There is an old adage that says there is only one chance to make a first impression. To support that saying, there is science that proves that first impressions are the fundamental drivers of relationships and an important factor in how other people make an initial assessment of someone.
Research shows that a first impression is formed in one-tenth of a second. According to a study by psychologist Tricia Prickett, a third-party observer can predict whether an interviewee will be offered the job just from watching the 15-second introduction -- the handshake, the "hello" and very little else. It’s important to note that legal service providers might not always meet a client in person first – more and more, prospective clients vet lawyers online before they contact them. So it’s important to consider online portraits from that perspective: they may be that all-important first impression. Once legal professionals make it past the credentials test and onto the short list, clients ultimately hire someone they like and trust, and their headshot might be the first step in gaining that vital trust.
Dress to Impress
It’s easy for those who wear the same style of clothing every day to dismiss the importance of an “outfit.” However, what lawyers wear in their headshots reflect the firm’s brand. As a good rule of thumb, portrait ensembles should be appropriate for a first meeting with a client or prospective client.
Firms might let their staff pick the color of their tie, shirt, or blouse upon their consideration of the subconscious messages the color of choice sends. For example, navy projects an image of professionalism, a strong work ethic, and can help establish credibility. Red creates a memorable impression and can convey aggression and dominance – which might be just what a litigator wants to communicate to prospective clients.
Put Your Best Skin Forward
Hydration is one of the biggest keys to youthful-looking skin and drinking more than the recommended 64 ounces of water every day the week of the scheduled photoshoot will result in a healthy glow, while excessive amounts of caffeine and alcohol will dehydrate skin. However, if unavoidable, these anti-hydration agents can be balanced out with extra water.
For those who want to take hydration to the next level, a face mask the night before costs $2-5 and 20 minutes of time, and the reward is refreshed and glowing skin. It’s a good idea for hands and arms to be moisturized too.
The good news about minor blemishes or a sudden flare-up is that good photography agencies can edit them out in post-production.
Hair is also an important part of a photo. For those with long hair, a fresh trim can liven-up the hair and knock off fried ends. For those with short hair, a fresh cut can sharpen the look. It’s a good idea to get a haircut a few days or a week in advance so it has some time to settle and it is important to note that a shorter haircut can reveal newly exposed skin next to a tan line like a golfer’s tan. Additionally, hair color can be hard to maintain, and roots should look the way the subject wants them to.

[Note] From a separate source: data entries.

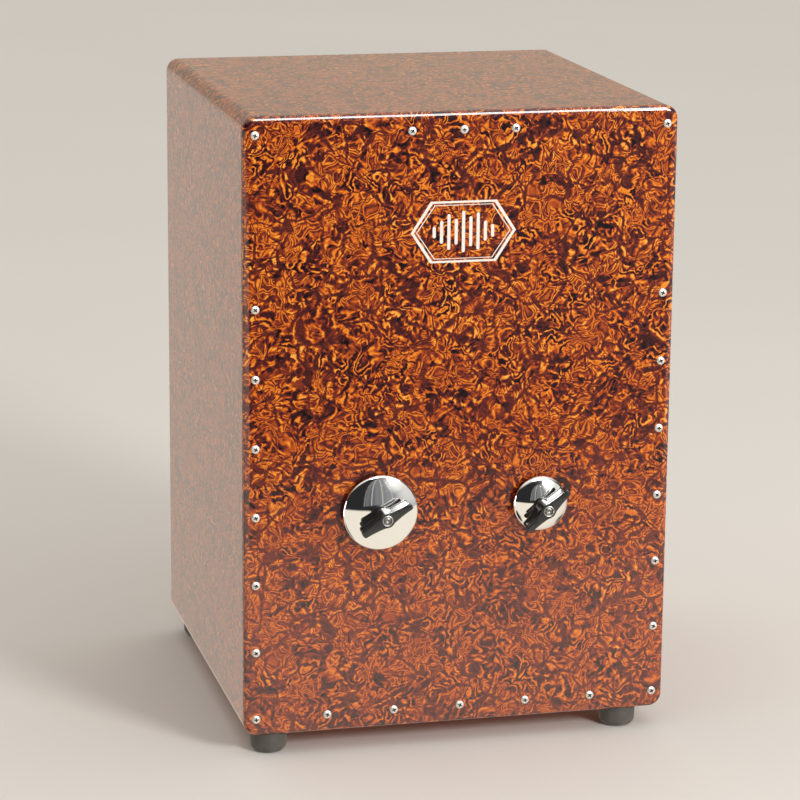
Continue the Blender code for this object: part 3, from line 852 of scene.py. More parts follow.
def make_panel(side):
    half, other = (HZ, HX) if side in ("top", "bottom") else (HX, HZ)
    rows = [(Y_SHELL + d, inset, 0.0) for d, inset in edge_round(EDGE_R, 10)]
    rows.append((Y_SHELL + EDGE_R + 0.5, 0.0, 0.0))
    rebate_y = Y_BACK - REBATE_D
    rows.append((rebate_y, 0.0, 0.0))
    step = len(rows) - 1
    rows.append((rebate_y, 0.0, REBATE_W))
    rows.append((Y_BACK - EDGE_R - 0.5, 0.0, REBATE_W))
    rows += [
        (Y_BACK - d, inset, REBATE_W) for d, inset in reversed(edge_round(EDGE_R, 10))
    ]
    sections = [(y, panel_section(half, other, i, r)) for y, i, r in rows]
    sign = 1 if side in ("top", "right") else -1
    if side in ("top", "bottom"):
        rings = [[(sign * a, y, ZC + sign * b) for a, b in s] for y, s in sections]
    else:
        rings = [[(sign * b, y, ZC - sign * a) for a, b in s] for y, s in sections]
    count = len(rings[0])

    def look(ring, point):
        if point < 0:
            return 0
        return 1 if point >= count - 3 or ring == step else 0

    mesh = loft(f"{side}_panel", rings, "caps", 32.0, look)
    tool = bmesh.new()
    for _, x, z in screw_places():
        if abs(x) > HX - PANEL_T:
            at = "left" if x < 0 else "right"
        else:
            at = "top" if z > HZ else "bottom"
        if at == side:
            drill(tool, (x, Y_SHELL + SCREW_LEN / 2 - 2.0, Z0 + z), 1.62, SCREW_LEN, "Y", 20)
    if side == "bottom":
        for x in FOOT_X.values():
            for y in (Y_FACE + FOOT_IN, Y_BACK - FOOT_IN):
                drill(tool, (x, y, Z0 + 6.5), 2.12, 14.5, "Z", 20)
    inner = M["ply_x"] if side in ("top", "bottom") else M["ply_z"]
    mesh = carve(mesh, tool, [M["shell"], inner])
    piece(f"{side}_panel_shell", mesh, None, f"{side}_panel")


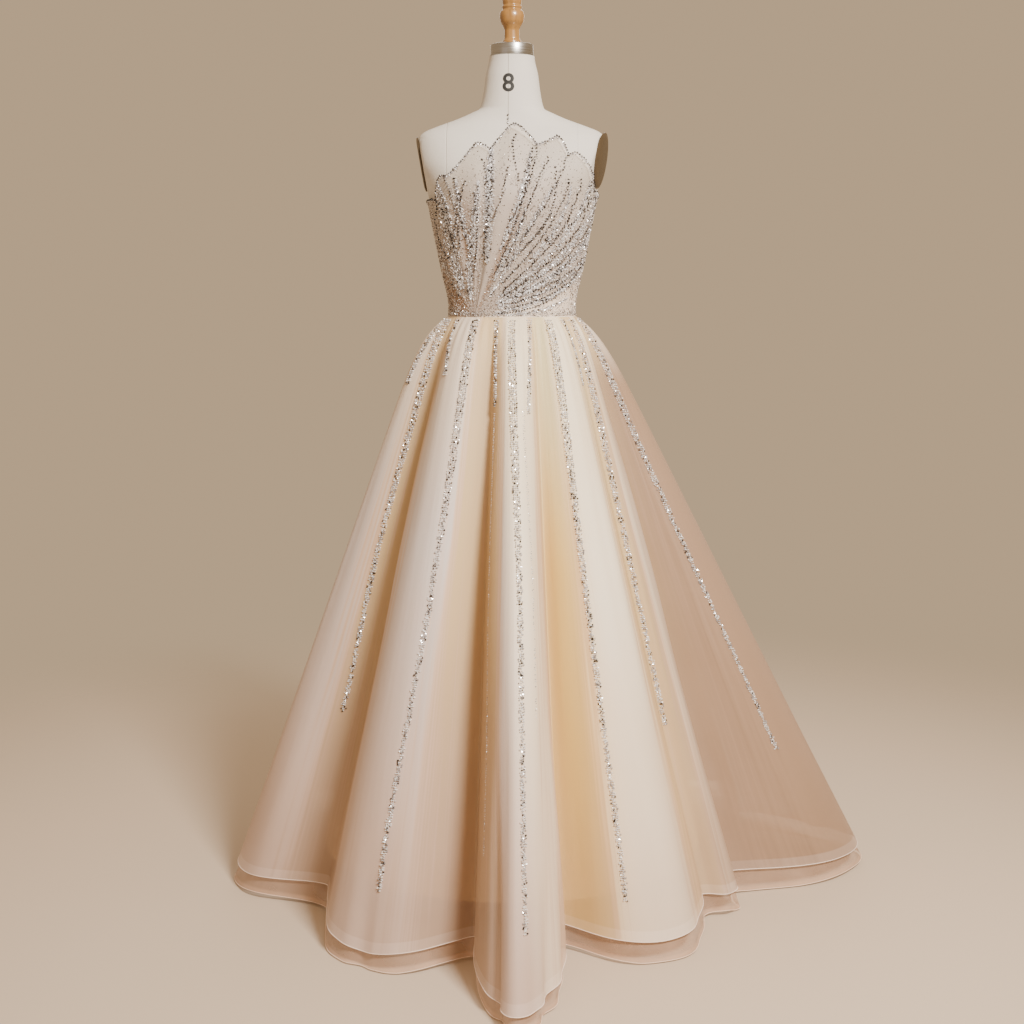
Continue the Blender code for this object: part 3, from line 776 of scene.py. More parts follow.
def edge_roll(name, points, outward, radius, sides, finish, closed):
    """A thin rolled edge along a line of points: a small ring carried along it, standing square to it."""
    count = len(points)
    ahead = np.roll(points, -1, axis=0) - np.roll(points, 1, axis=0)
    if not closed:
        ahead[0] = points[1] - points[0]
        ahead[-1] = points[-1] - points[-2]
    ahead = unit(ahead)
    out = unit(outward - ahead * np.sum(outward * ahead, axis=-1, keepdims=True))
    side = np.cross(ahead, out)
    shape = bmesh.new()
    bmesh.ops.create_grid(shape, x_segments=count if closed else count - 1, y_segments=sides, size=0.5)
    for vertex in shape.verts:
        step = round((vertex.co.x + 0.5) * (count if closed else count - 1)) % count
        angle = 2 * math.pi * round((vertex.co.y + 0.5) * sides) / sides
        vertex.co = points[step] + radius * (out[step] * math.cos(angle) + side[step] * math.sin(angle))
    bmesh.ops.remove_doubles(shape, verts=shape.verts, dist=radius * 0.02)
    if not closed:
        bmesh.ops.holes_fill(shape, edges=[edge for edge in shape.edges if edge.is_boundary], sides=0)
    return finish_piece(name, shape, finish, recalculate=True)


def spun(name, profile, finish, sharp_degrees=35):
    """Spins a profile of (radius, height) pairs round the upright axis."""
    shape = bmesh.new()
    points = [shape.verts.new((radius, 0.0, z)) for radius, z in profile]
    edges = [shape.edges.new(pair) for pair in zip(points, points[1:])]
    bmesh.ops.spin(
        shape,
        geom=points + edges,
        axis=(0, 0, 1),
        cent=(0, 0, 0),
        angle=2 * math.pi,
        steps=ROUND_STEPS,
        use_merge=True,
    )
    bmesh.ops.remove_doubles(shape, verts=shape.verts, dist=0.00002)
    return finish_piece(name, shape, finish, sharp_degrees=sharp_degrees, recalculate=True)


def seed_bead(kind):
    """The small shape that every bead of a kind repeats."""
    shape = bmesh.new()
    if kind == "crystal":
        bmesh.ops.create_uvsphere(shape, u_segments=4, v_segments=2, radius=1.0)
    else:
        bmesh.ops.create_icosphere(shape, subdivisions=1, radius=1.0)
        bmesh.ops.scale(shape, vec=(0.9, 0.9, 1.4), verts=shape.verts)
    mesh = bpy.data.meshes.new(kind)
    shape.to_mesh(mesh)
    shape.free()
    return linked(kind, mesh)


def bead_scatterer(bead):
    """A node group that sets the bead at every point, turned and sized by the point's own values."""
    tree = bpy.data.node_groups.new("Beads on points", "GeometryNodeTree")
    tree.interface.new_socket("Points", in_out="INPUT", socket_type="NodeSocketGeometry")
    tree.interface.new_socket("Beads", in_out="OUTPUT", socket_type="NodeSocketGeometry")
    entry = tree.nodes.new("NodeGroupInput")
    leave = tree.nodes.new("NodeGroupOutput")
    source = tree.nodes.new("GeometryNodeObjectInfo")
    source.inputs["Object"].default_value = bead
    place = tree.nodes.new("GeometryNodeInstanceOnPoints")
    for mark, kind, socket in (("turn", "FLOAT_VECTOR", "Rotation"), ("size", "FLOAT", "Scale")):
        reader = tree.nodes.new("GeometryNodeInputNamedAttribute")
        reader.data_type = kind
        reader.inputs["Name"].default_value = mark
        tree.links.new(reader.outputs["Attribute"], place.inputs[socket])
    real = tree.nodes.new("GeometryNodeRealizeInstances")
    tree.links.new(entry.outputs[0], place.inputs["Points"])
    tree.links.new(source.outputs["Geometry"], place.inputs["Instance"])
    tree.links.new(place.outputs["Instances"], real.inputs["Geometry"])
    tree.links.new(real.outputs["Geometry"], leave.inputs[0])
    return tree


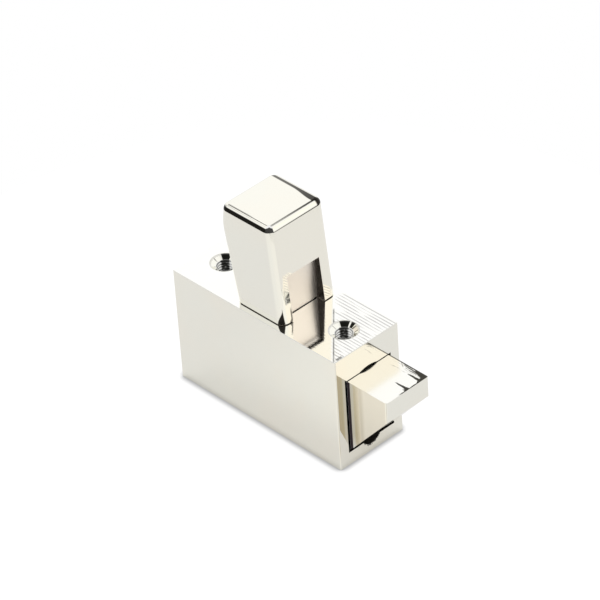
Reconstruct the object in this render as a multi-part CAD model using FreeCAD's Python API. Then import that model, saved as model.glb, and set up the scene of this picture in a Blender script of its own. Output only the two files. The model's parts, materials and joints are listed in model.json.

It’s also important that nails are well-groomed or freshly manicured because hands might appear in the photo. It’s up to marketing teams to set guidelines for jewelry, nail color, and accessories that support the firm’s image.
A smile is one of the first things people notice, and a whitening boost has been noted to add some self-confidence. Like blemishes, teeth are something that can also be fixed in post-processing.
Confidence is The Best Accessory
With all these tips and insights, at the end of the day, what matters more than legal service providers looking picture-perfect is their confidence in what they have to offer clients and colleagues. This self-confidence will be visible through the camera lens.
For those who hate getting their photo taken, practicing smiles in the mirror and saying a quick pep talk can go a long way. For some, deep breathing exercises like the 4-7-8 method help.
Lights, Camera, Capture!
Ultimately, it’s best to trust in the photographer to know how to position subjects in a natural pose, put them at ease, adjust lighting, and fix any issues in post-production. All that’s left for the firm to do is show up and get ready for their close-ups.